THE PROBLEM: Return the records that follow, matching each one exactly.

----- GIVEN RECORDS

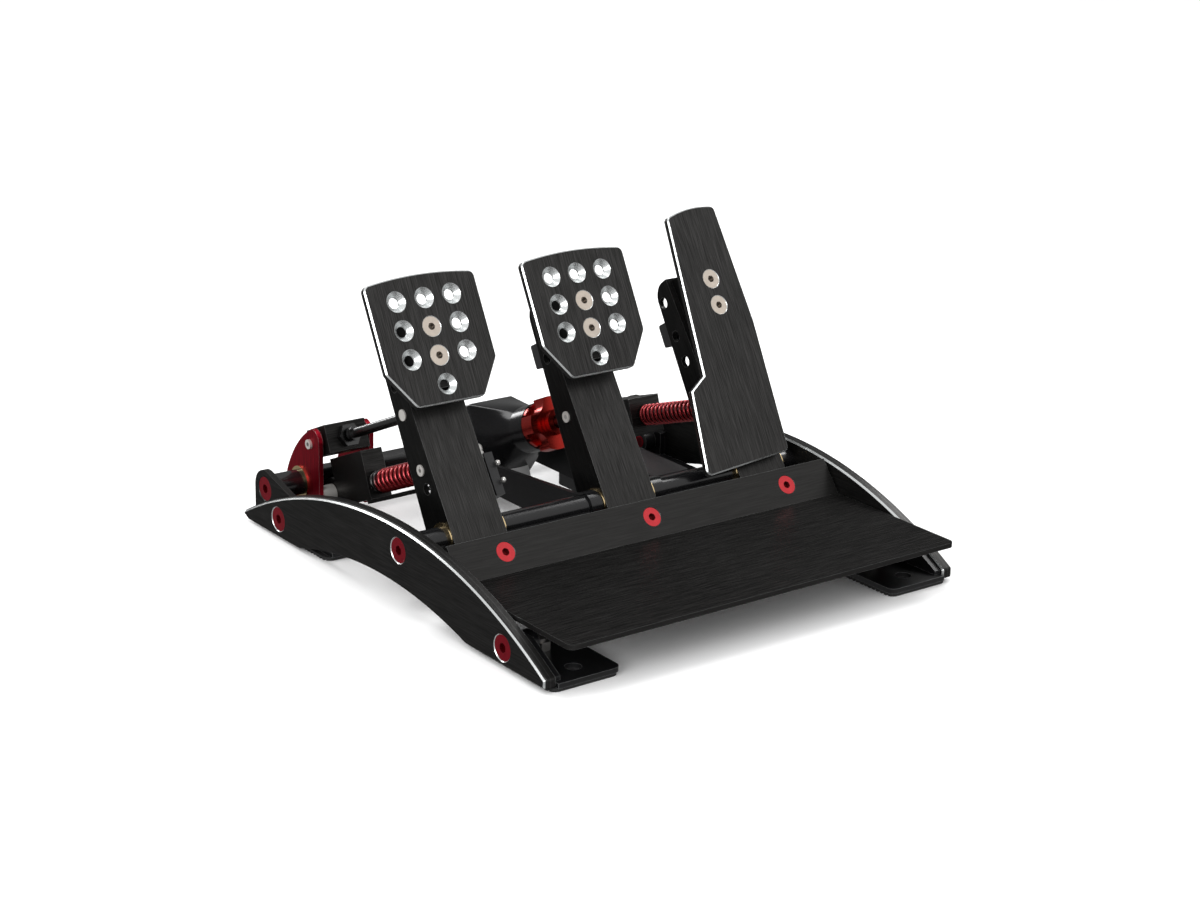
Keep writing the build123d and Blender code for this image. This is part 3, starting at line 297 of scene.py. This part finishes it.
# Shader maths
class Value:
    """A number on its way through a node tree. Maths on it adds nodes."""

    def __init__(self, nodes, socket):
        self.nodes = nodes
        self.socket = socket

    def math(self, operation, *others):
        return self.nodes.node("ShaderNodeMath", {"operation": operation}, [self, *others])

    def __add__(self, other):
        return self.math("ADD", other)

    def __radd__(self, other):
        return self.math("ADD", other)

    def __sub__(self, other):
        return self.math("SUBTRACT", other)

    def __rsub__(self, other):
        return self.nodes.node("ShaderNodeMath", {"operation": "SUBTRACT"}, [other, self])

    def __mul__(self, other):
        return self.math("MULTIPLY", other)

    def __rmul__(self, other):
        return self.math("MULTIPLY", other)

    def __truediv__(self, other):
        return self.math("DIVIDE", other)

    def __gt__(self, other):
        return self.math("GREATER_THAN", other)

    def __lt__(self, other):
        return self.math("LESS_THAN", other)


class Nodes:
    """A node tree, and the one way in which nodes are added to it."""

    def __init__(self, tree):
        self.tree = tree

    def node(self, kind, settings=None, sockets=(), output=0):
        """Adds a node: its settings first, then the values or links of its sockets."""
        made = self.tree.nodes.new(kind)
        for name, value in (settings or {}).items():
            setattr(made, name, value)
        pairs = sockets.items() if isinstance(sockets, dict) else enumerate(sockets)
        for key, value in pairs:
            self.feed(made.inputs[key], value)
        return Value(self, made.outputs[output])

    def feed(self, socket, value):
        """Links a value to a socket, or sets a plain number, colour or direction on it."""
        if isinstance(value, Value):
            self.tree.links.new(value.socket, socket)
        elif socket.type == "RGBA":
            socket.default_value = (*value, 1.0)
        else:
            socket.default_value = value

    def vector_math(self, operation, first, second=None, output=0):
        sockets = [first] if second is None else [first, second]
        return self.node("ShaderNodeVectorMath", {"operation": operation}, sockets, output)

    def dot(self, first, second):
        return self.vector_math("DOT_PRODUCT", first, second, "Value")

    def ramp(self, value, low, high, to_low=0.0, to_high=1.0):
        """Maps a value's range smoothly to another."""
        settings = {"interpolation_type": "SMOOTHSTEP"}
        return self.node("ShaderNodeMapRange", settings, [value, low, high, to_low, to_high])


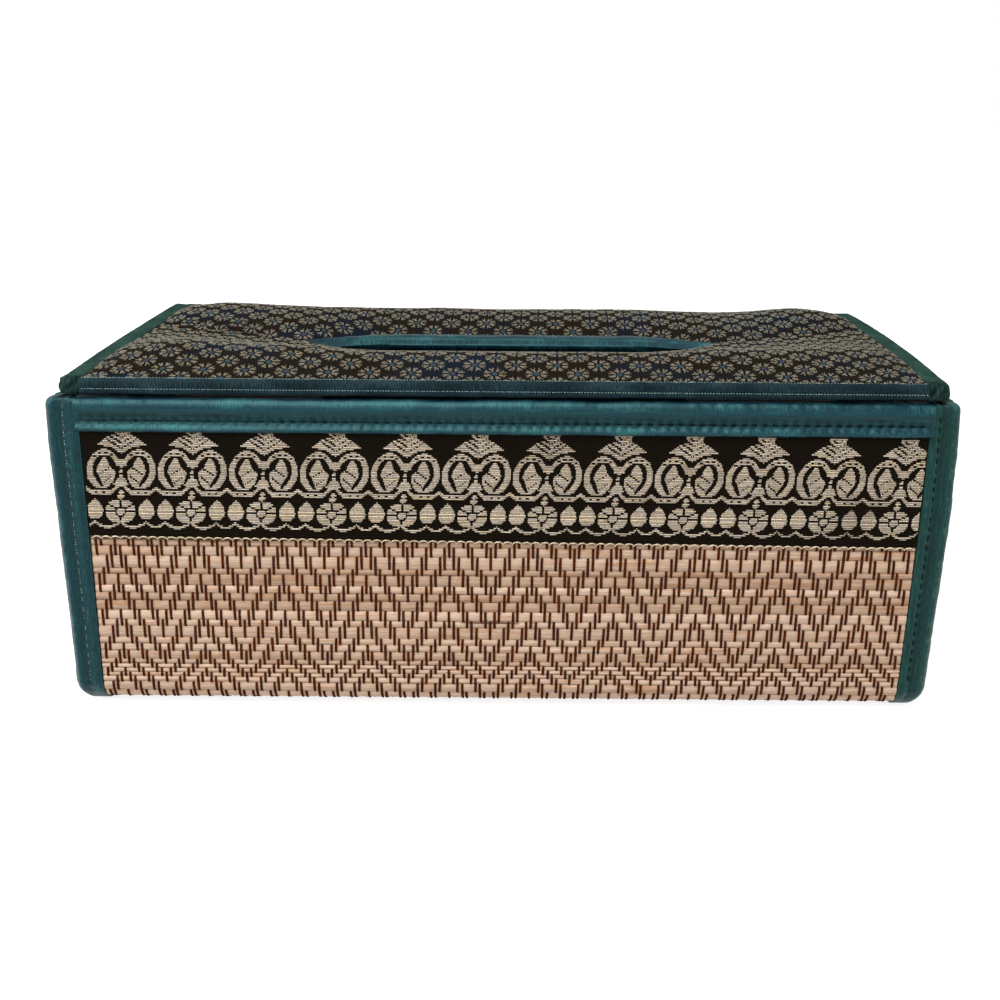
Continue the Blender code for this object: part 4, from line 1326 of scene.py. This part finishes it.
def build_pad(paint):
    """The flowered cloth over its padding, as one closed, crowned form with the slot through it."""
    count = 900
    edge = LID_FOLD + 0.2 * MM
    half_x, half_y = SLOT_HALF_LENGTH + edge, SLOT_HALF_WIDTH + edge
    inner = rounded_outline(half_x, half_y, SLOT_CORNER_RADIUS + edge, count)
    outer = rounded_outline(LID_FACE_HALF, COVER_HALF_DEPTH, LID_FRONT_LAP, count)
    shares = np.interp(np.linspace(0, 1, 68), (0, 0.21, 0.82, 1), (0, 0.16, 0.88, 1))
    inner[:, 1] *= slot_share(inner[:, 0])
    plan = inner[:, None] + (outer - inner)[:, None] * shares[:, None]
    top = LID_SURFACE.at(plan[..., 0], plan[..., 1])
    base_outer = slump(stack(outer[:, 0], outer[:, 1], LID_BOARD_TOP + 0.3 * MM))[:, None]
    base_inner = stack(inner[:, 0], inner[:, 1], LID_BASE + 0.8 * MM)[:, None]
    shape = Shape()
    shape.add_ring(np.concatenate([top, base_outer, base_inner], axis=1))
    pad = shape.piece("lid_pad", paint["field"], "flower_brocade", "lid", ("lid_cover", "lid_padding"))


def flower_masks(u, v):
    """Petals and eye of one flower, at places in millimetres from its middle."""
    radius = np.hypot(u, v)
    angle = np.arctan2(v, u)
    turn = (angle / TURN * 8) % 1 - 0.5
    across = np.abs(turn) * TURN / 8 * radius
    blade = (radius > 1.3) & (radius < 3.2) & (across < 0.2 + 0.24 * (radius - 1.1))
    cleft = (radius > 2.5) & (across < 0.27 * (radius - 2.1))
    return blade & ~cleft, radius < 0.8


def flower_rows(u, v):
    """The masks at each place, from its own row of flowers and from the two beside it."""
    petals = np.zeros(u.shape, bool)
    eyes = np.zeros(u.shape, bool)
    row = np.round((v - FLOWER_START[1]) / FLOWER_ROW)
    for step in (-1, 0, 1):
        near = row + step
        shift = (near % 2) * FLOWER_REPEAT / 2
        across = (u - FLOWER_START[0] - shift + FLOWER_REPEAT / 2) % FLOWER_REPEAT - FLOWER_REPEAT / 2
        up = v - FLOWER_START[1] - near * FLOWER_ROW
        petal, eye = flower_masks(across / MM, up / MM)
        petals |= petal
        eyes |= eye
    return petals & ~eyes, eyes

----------

FINAL RESULT:
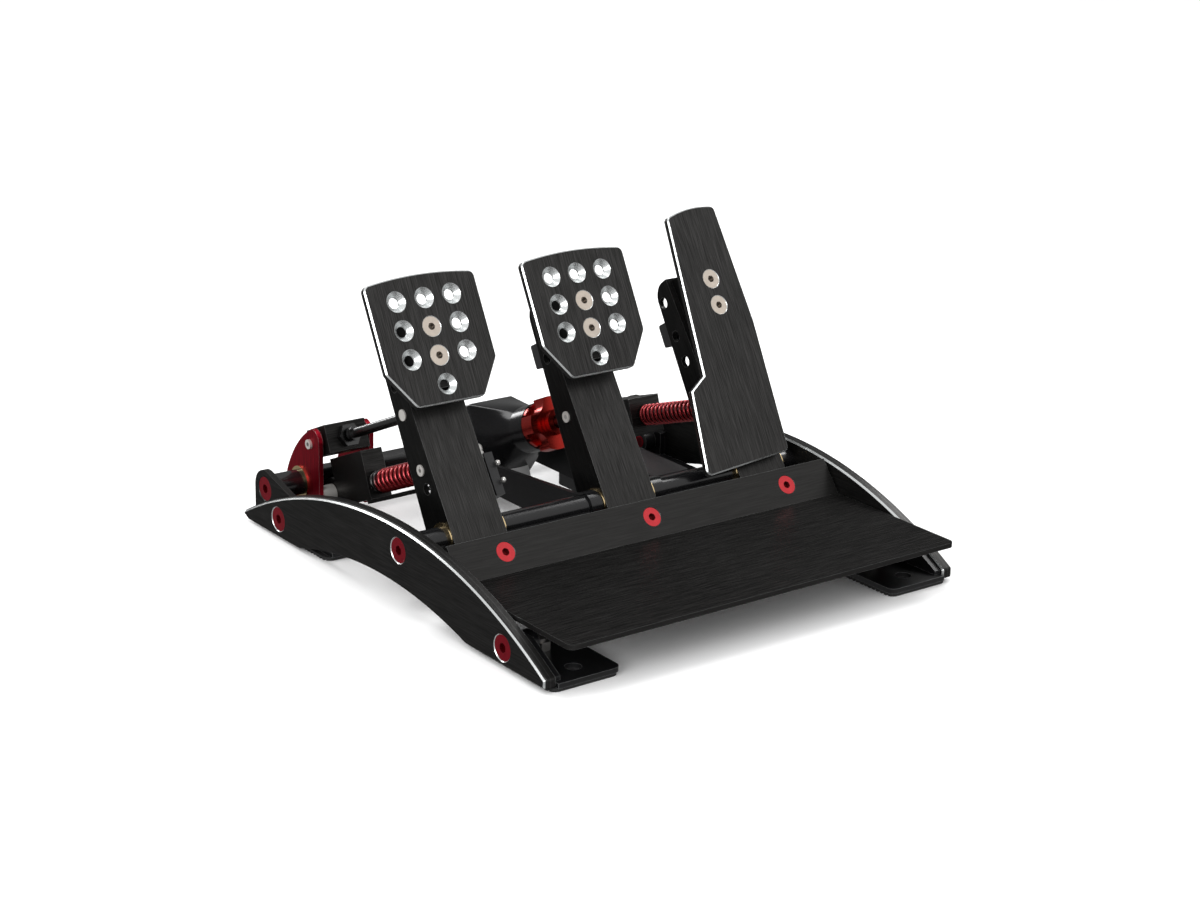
Keep writing the build123d and Blender code for this image. This is part 3, starting at line 297 of scene.py. This part finishes it.
# Shader maths
class Value:
    """A number on its way through a node tree. Maths on it adds nodes."""

    def __init__(self, nodes, socket):
        self.nodes = nodes
        self.socket = socket

    def math(self, operation, *others):
        return self.nodes.node("ShaderNodeMath", {"operation": operation}, [self, *others])

    def __add__(self, other):
        return self.math("ADD", other)

    def __radd__(self, other):
        return self.math("ADD", other)

    def __sub__(self, other):
        return self.math("SUBTRACT", other)

    def __rsub__(self, other):
        return self.nodes.node("ShaderNodeMath", {"operation": "SUBTRACT"}, [other, self])

    def __mul__(self, other):
        return self.math("MULTIPLY", other)

    def __rmul__(self, other):
        return self.math("MULTIPLY", other)

    def __truediv__(self, other):
        return self.math("DIVIDE", other)

    def __gt__(self, other):
        return self.math("GREATER_THAN", other)

    def __lt__(self, other):
        return self.math("LESS_THAN", other)


class Nodes:
    """A node tree, and the one way in which nodes are added to it."""

    def __init__(self, tree):
        self.tree = tree

    def node(self, kind, settings=None, sockets=(), output=0):
        """Adds a node: its settings first, then the values or links of its sockets."""
        made = self.tree.nodes.new(kind)
        for name, value in (settings or {}).items():
            setattr(made, name, value)
        pairs = sockets.items() if isinstance(sockets, dict) else enumerate(sockets)
        for key, value in pairs:
            self.feed(made.inputs[key], value)
        return Value(self, made.outputs[output])

    def feed(self, socket, value):
        """Links a value to a socket, or sets a plain number, colour or direction on it."""
        if isinstance(value, Value):
            self.tree.links.new(value.socket, socket)
        elif socket.type == "RGBA":
            socket.default_value = (*value, 1.0)
        else:
            socket.default_value = value

    def vector_math(self, operation, first, second=None, output=0):
        sockets = [first] if second is None else [first, second]
        return self.node("ShaderNodeVectorMath", {"operation": operation}, sockets, output)

    def dot(self, first, second):
        return self.vector_math("DOT_PRODUCT", first, second, "Value")

    def ramp(self, value, low, high, to_low=0.0, to_high=1.0):
        """Maps a value's range smoothly to another."""
        settings = {"interpolation_type": "SMOOTHSTEP"}
        return self.node("ShaderNodeMapRange", settings, [value, low, high, to_low, to_high])


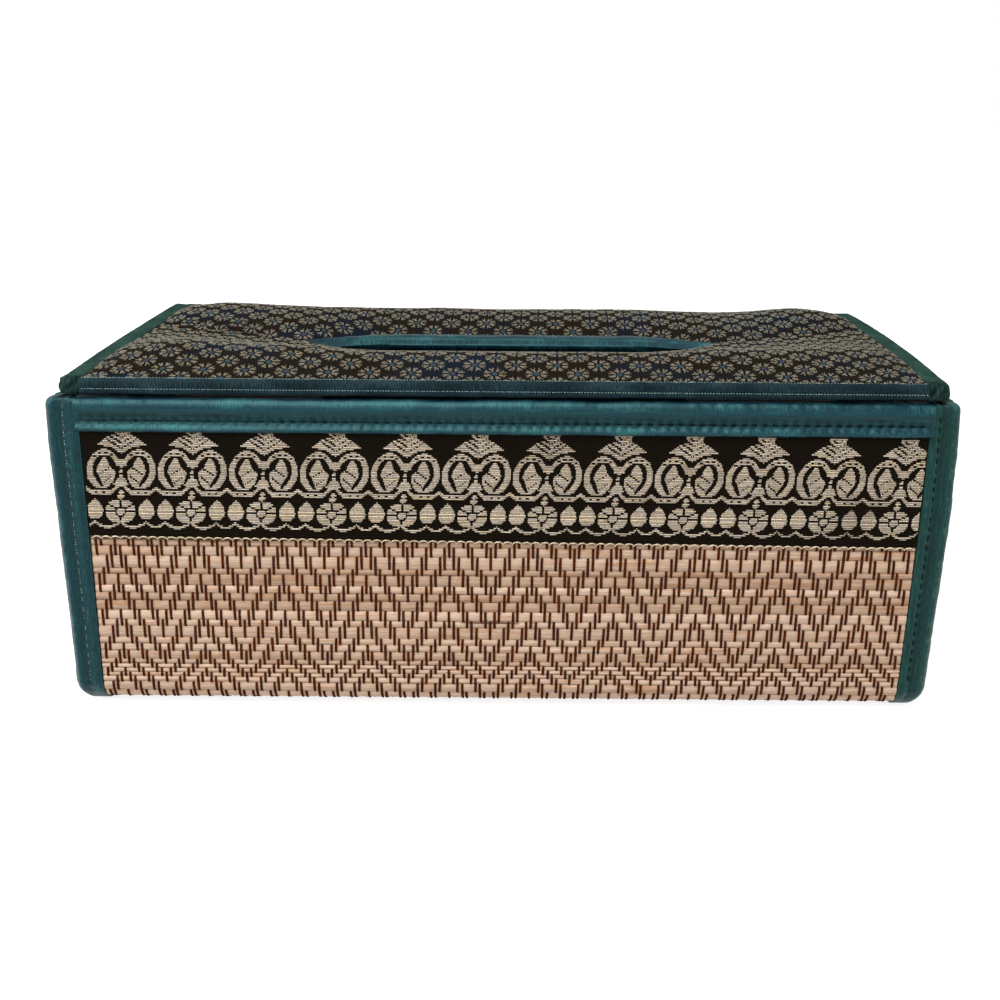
Continue the Blender code for this object: part 4, from line 1326 of scene.py. This part finishes it.
def build_pad(paint):
    """The flowered cloth over its padding, as one closed, crowned form with the slot through it."""
    count = 900
    edge = LID_FOLD + 0.2 * MM
    half_x, half_y = SLOT_HALF_LENGTH + edge, SLOT_HALF_WIDTH + edge
    inner = rounded_outline(half_x, half_y, SLOT_CORNER_RADIUS + edge, count)
    outer = rounded_outline(LID_FACE_HALF, COVER_HALF_DEPTH, LID_FRONT_LAP, count)
    shares = np.interp(np.linspace(0, 1, 68), (0, 0.21, 0.82, 1), (0, 0.16, 0.88, 1))
    inner[:, 1] *= slot_share(inner[:, 0])
    plan = inner[:, None] + (outer - inner)[:, None] * shares[:, None]
    top = LID_SURFACE.at(plan[..., 0], plan[..., 1])
    base_outer = slump(stack(outer[:, 0], outer[:, 1], LID_BOARD_TOP + 0.3 * MM))[:, None]
    base_inner = stack(inner[:, 0], inner[:, 1], LID_BASE + 0.8 * MM)[:, None]
    shape = Shape()
    shape.add_ring(np.concatenate([top, base_outer, base_inner], axis=1))
    pad = shape.piece("lid_pad", paint["field"], "flower_brocade", "lid", ("lid_cover", "lid_padding"))


def flower_masks(u, v):
    """Petals and eye of one flower, at places in millimetres from its middle."""
    radius = np.hypot(u, v)
    angle = np.arctan2(v, u)
    turn = (angle / TURN * 8) % 1 - 0.5
    across = np.abs(turn) * TURN / 8 * radius
    blade = (radius > 1.3) & (radius < 3.2) & (across < 0.2 + 0.24 * (radius - 1.1))
    cleft = (radius > 2.5) & (across < 0.27 * (radius - 2.1))
    return blade & ~cleft, radius < 0.8


def flower_rows(u, v):
    """The masks at each place, from its own row of flowers and from the two beside it."""
    petals = np.zeros(u.shape, bool)
    eyes = np.zeros(u.shape, bool)
    row = np.round((v - FLOWER_START[1]) / FLOWER_ROW)
    for step in (-1, 0, 1):
        near = row + step
        shift = (near % 2) * FLOWER_REPEAT / 2
        across = (u - FLOWER_START[0] - shift + FLOWER_REPEAT / 2) % FLOWER_REPEAT - FLOWER_REPEAT / 2
        up = v - FLOWER_START[1] - near * FLOWER_ROW
        petal, eye = flower_masks(across / MM, up / MM)
        petals |= petal
        eyes |= eye
    return petals & ~eyes, eyes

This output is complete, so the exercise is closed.